■ **MATERIAL PROVIDED**:
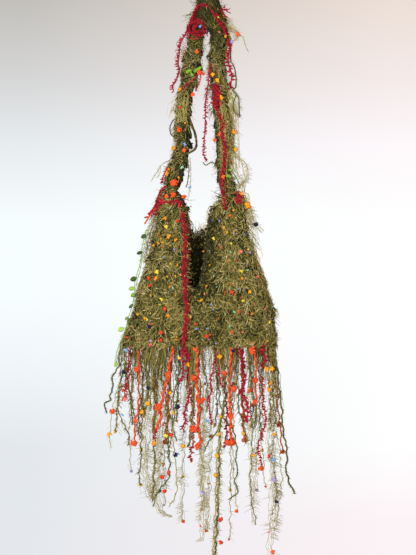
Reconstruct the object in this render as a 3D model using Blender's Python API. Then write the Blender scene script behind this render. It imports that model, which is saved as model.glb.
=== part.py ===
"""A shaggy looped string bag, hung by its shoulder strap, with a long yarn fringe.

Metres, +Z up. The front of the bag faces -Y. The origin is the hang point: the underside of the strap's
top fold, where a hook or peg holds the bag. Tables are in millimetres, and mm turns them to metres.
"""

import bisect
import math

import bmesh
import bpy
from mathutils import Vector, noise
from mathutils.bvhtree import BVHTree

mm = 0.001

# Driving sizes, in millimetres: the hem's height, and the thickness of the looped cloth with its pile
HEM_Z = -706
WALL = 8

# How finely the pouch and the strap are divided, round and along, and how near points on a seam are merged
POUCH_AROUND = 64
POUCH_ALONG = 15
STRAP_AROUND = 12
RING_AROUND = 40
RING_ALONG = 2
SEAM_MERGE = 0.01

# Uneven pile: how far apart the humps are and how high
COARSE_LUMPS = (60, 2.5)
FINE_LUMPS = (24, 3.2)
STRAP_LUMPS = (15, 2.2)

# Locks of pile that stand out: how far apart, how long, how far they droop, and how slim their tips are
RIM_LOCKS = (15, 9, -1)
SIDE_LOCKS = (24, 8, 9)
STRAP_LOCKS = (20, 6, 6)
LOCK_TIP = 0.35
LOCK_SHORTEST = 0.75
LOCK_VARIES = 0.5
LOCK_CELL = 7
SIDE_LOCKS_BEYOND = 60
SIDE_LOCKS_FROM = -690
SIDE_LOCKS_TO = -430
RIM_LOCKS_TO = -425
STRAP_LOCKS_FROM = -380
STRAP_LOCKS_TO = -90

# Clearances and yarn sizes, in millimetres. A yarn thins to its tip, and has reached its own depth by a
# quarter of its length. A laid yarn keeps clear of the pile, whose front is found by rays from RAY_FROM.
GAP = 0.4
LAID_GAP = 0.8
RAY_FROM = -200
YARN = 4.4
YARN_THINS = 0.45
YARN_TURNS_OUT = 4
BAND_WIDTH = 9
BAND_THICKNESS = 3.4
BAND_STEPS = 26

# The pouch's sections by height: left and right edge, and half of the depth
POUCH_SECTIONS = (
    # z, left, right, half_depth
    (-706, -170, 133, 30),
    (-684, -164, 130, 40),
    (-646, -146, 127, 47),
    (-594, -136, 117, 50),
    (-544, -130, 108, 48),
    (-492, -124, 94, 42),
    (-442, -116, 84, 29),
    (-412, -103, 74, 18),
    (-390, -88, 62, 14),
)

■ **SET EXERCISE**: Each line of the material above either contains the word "that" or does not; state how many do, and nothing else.

■ **SOLUTION TO THE EXERCISE**: 2